February 2, 2011
History's plaything
Four days ago I wrote that, "No one can predict what will come of" the Egyptian demonstrations, "until fresh factors come into play." Let me update that. Mohamed ElBaradei -- the man who ran interference for the Iranian regime, against Bush, when he was chief UN atomic weapons inspector -- is now well placed for the succession to Hosni Mubarak, with the support of the Muslim Brotherhood. The latter have reached for power fairly cleverly. At first they presented themselves as entirely neutral, between the Mubarak regime and the "spoilt children of Egypt's middle classes" -- inspired by the riots in Tunisia to try their luck in Tahrir Square.
Then, at Friday prayers, many imams apparently told their flocks to go swell the demonstrators' ranks. But this support remained cautious.
Only now that Mubarak's position is untenable -- because the Egyptian army is distancing itself from him -- are the valves fully opening, and is the Muslim Brotherhood appropriating the revolution.
My reader should make no mistake about the Muslim Brotherhood. They are the very fount of the "Islamism" that stalks so terribly through the Muslim world. They are the pioneers of this ideology, whose roots go back to a lively parliamentary interlude in Egypt, between the world wars. Al-Qaeda is the wayward child of this ideology, but Hamas simply its Palestinian branch.
Here is the formal "credo" or "mission statement" of the Muslim Brotherhood, shared by Hamas and all parallel organizations, in Jordan, Yemen, and elsewhere through the Sunni Muslim world:
"Allah is our objective, the Prophet is our leader, the Koran is our law, Jihad is our way, and dying in the way of Allah is our highest hope. Allahu akbar!"
This is the definition of Islamism. And western statesmen are as wise to negotiate with it, as they were wise to negotiate with the author of Mein Kampf. But of course we are told that the Muslim Brotherhood only wishes to be included in a coalition. Which was precisely the demand of Ayatollah Khomeini's minions, when they marched through the streets of Tehran in 1978, arm in arm with all the leftists and progressives and spoilt children of Iran's middle classes -- demanding the deposition of the Shah.
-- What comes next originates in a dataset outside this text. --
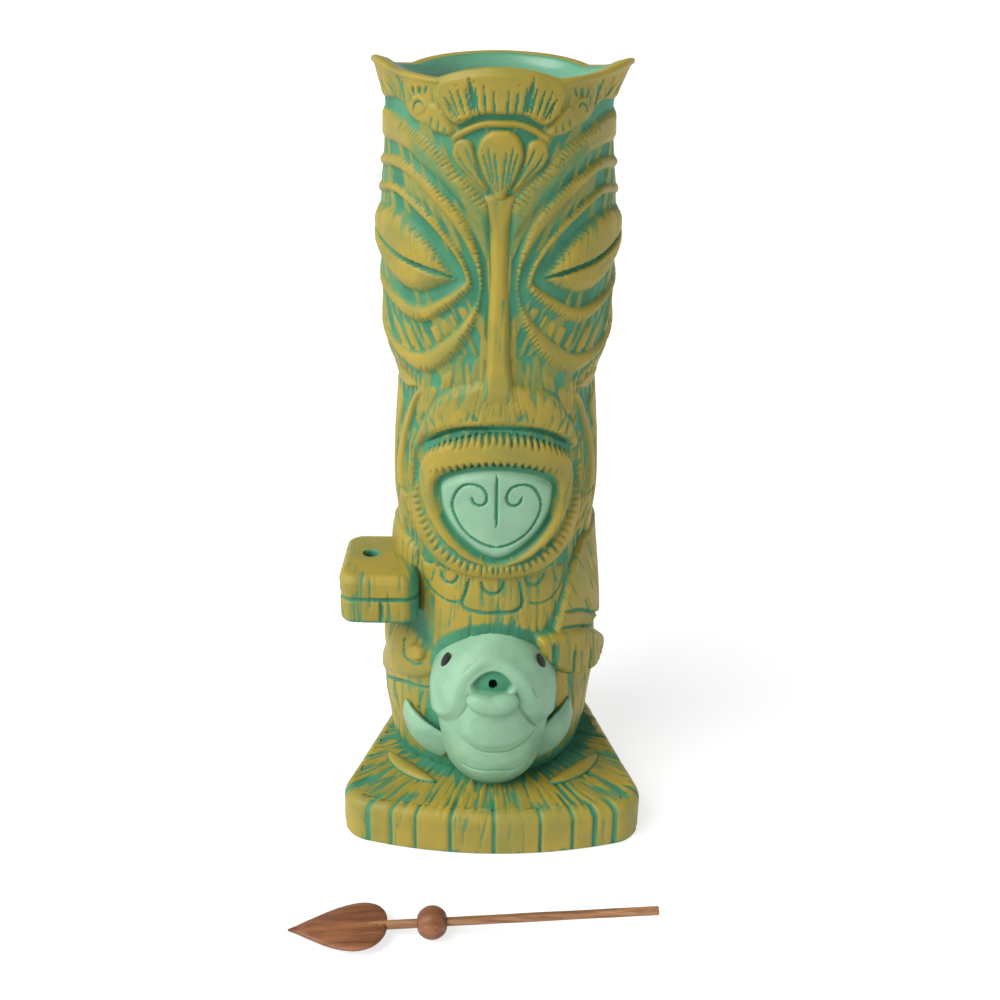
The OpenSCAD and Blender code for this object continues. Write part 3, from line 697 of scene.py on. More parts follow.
def carve_torso(s, z):
    belly = Relief(s, z)
    belly.bare[:] = 0.9
    belly.scores(1, s, z, 1.5, 11, 0.22, 0.75, 61)
    belly.scores(1, s, z, 2.6, 26, 0.3, 0.6, 62)
    for x, h, r in ((-26, 98, 3.2), (-16.5, 93.4, 3.4), (-0.5, 91.8, 3.9), (14.5, 93.4, 3.4),
                    (26, 98, 3.2), (34, 104, 3.0)):
        belly.cut([(x + r * math.sin(t), h - r * math.cos(t)) for t in np.linspace(-1.75, 1.75, 9)],
                  1.3, 0.9, 1)
    belly.cut([(-8.8, 93), (-9.4, 90), (-10.6, 86), (-11.2, 83.6), (-9.8, 81.8), (-5, 81), (0.5, 80.9),
               (5.6, 81.2), (9, 82.2), (10, 84.6), (9.6, 88), (9, 93)], 1.5, 1.0)
    for line, depth in (
            ([(-29, 96), (-28.4, 91), (-26, 87.5), (-20, 84.4), (-14.5, 83.4), (-12, 84.4)], 0.6),
            ([(12, 84.6), (15, 83.2), (20, 83.6), (24, 86), (26.8, 90), (28, 95)], 0.6),
            ([(-22.5, 94), (-23.4, 90), (-24, 88)], 0.5),
            ([(22, 94), (23.6, 90), (24.2, 88)], 0.5)):
        belly.cut(line, 1.0, depth)
    # green pockets under the fist, beside the fish and round the foot
    pocket = belly.area([(-66, 76), (-40, 79), (-27, 80), (-23, 72), (-20, 63), (-24, 61), (-33, 64),
                         (-44, 62), (-60, 58)], 5)
    elbow = belly.area([(16, 72), (20, 78), (26, 88), (34, 100), (42, 104), (44, 80), (30, 70), (30, 60),
                        (21, 50), (17, 60)], 3)
    foot = smooth((22.0 - z + 3.0 * (grain(s / 2.6, 0 * s, 63) - 0.5)) / 3)
    fish_side = belly.area([(-24, 62), (-21, 69), (-15.5, 74), (-8, 77.6), (0, 78.8), (8, 77.6), (15.5, 74),
                            (21, 69), (24, 62), (25, 46), (24, 28), (-24, 28), (-25, 46)], 2.6)
    for share in (pocket, elbow, foot, fish_side):
        belly.bare *= 1 - 0.97 * share
    belly.height -= 0.8 * pocket + 0.5 * elbow
    # hip motif and the folds of the right leg
    belly.raised([(-66, 46), (-55, 48), (-45, 54), (-36.5, 59), (-29, 60.4), (-23, 59.6), (-20.5, 57)],
                 [(-66, 40), (-55, 40), (-46, 44.6), (-38, 48), (-30, 50), (-25, 52), (-21, 55)], 1.0, 2.6)
    belly.raised([(-32, 60.6), (-31, 63.4), (-28, 64.4), (-25, 63), (-24.6, 60.6)],
                 [(-31.6, 60), (-29.4, 58.4), (-26.4, 58.6), (-24.6, 60)], 2.2, 1.2)
    belly.cut([(-35.6, 64.4), (-35.2, 60.6), (-32.6, 57.6), (-28, 56.8), (-24.4, 58.6)], 1.3, 0.9)
    belly.cut([(-70, 40), (-55, 38.6), (-44, 42.8), (-35, 46.4), (-26, 47.6), (-21.4, 50)], 1.6, 1.0, 6)
    for line in ([(-56, 37), (-51, 31), (-45, 24)], [(-49, 39), (-44, 32), (-39, 24)],
                 [(-29, 36), (-27.4, 41), (-25.4, 48)], [(-34, 33.4), (-30.5, 31.5), (-28, 27)],
                 [(-63, 40), (-60, 32), (-55, 24)], [(-70, 60), (-69, 46), (-66, 30)],
                 [(30, 50), (33, 42), (35, 28)], [(40, 49), (43, 40), (44, 26)],
                 [(52, 60), (54, 44), (52, 26)], [(62, 66), (63, 46), (60, 28)]):
        belly.cut(line, 1.2, 0.6, 5)
    # the back runs on in the head's plain vertical strokes
    behind = smooth((np.abs(s) - 68) / 8)
    belly.bare *= 1 - behind
    belly.strokes(behind * (1 - foot), -np.abs(s - TURN), z, 2.1, 22, 0.8, 0.95, 41, (0.34, 0.56))
    belly.height += 0.12 * (grain(s / 2.2, z / 2.6, 51) - 0.5)
    return belly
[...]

Shapour Bakhtiar was the name of the interim leader, in that case; the Kerensky of the Persian revolution, as it were. Soon he, too, was fleeing the country; to exile in Paris until agents of the Islamic Republic terminated him in 1991. The fate of all the other nice, secular, "civil society" types, who leaped aboard that revolutionary bandwagon, was likewise grim.
Throughout central Europe, after the Second World War and Yalta, Communists came to power in coalitions: "governments of national unity" and the like. But there is a rule when you put scorpions in a bottle: the bigger eats the smaller.
To my observation, ElBaradei -- now presenting himself as a Kerensky for Egypt -- is a creature governed by vanity. He is an opportunist, whose peculiar combinations of malice and naivete exactly suit his prospective coalition partners. He declared himself only recently against the Mubarak regime -- having enjoyed a favoured friendship with the Egyptian dictator, until last year. Having judged that his octogenarian friend is now done for, he has generously come home to lead the opposition.
History is littered with figures of his sort.
To say ElBaradei is two-faced would be misleading, for no one advances in Middle Eastern politics with only two faces. But we can already distinguish the face which supplies sweet plausibilities to the western media, while dispensing to each Egyptian class what he thinks it wants to hear.
He is the smooth presence before the western cameras, assuring us that the Muslim Brotherhood has been misrepresented, and that they will make perfectly safe partners on the usual roadmaps to peace. And only the Copts of Egypt, and the Jews of Israel, will not be fooled. ElBaradei will even fool himself: for as I said, he is a man of formidable vanity.
He will eat, and then be eaten.
The transition from good friend to stabber-in-the-back is of course not uncommon in human affairs. President Obama had declared himself among Mubarak's most reliable friends and admirers. Suddenly he, his secretary of state, and most of the leaders of Europe, are saying things that can only encourage the Cairo mob. It is as if they were singing in chorus: "We have abandoned him now, you may have him for your lunch."
And there will be no reward for this; as there was no reward to Jimmy Carter when he inserted the last knife into the back of the Shah of Iran. Carter would have commanded more respect from the incoming ayatollahs -- they would have thought twice about occupying the U.S. embassy -- had he stuck resolutely to U.S. policy, and backed the Shah to the last trench.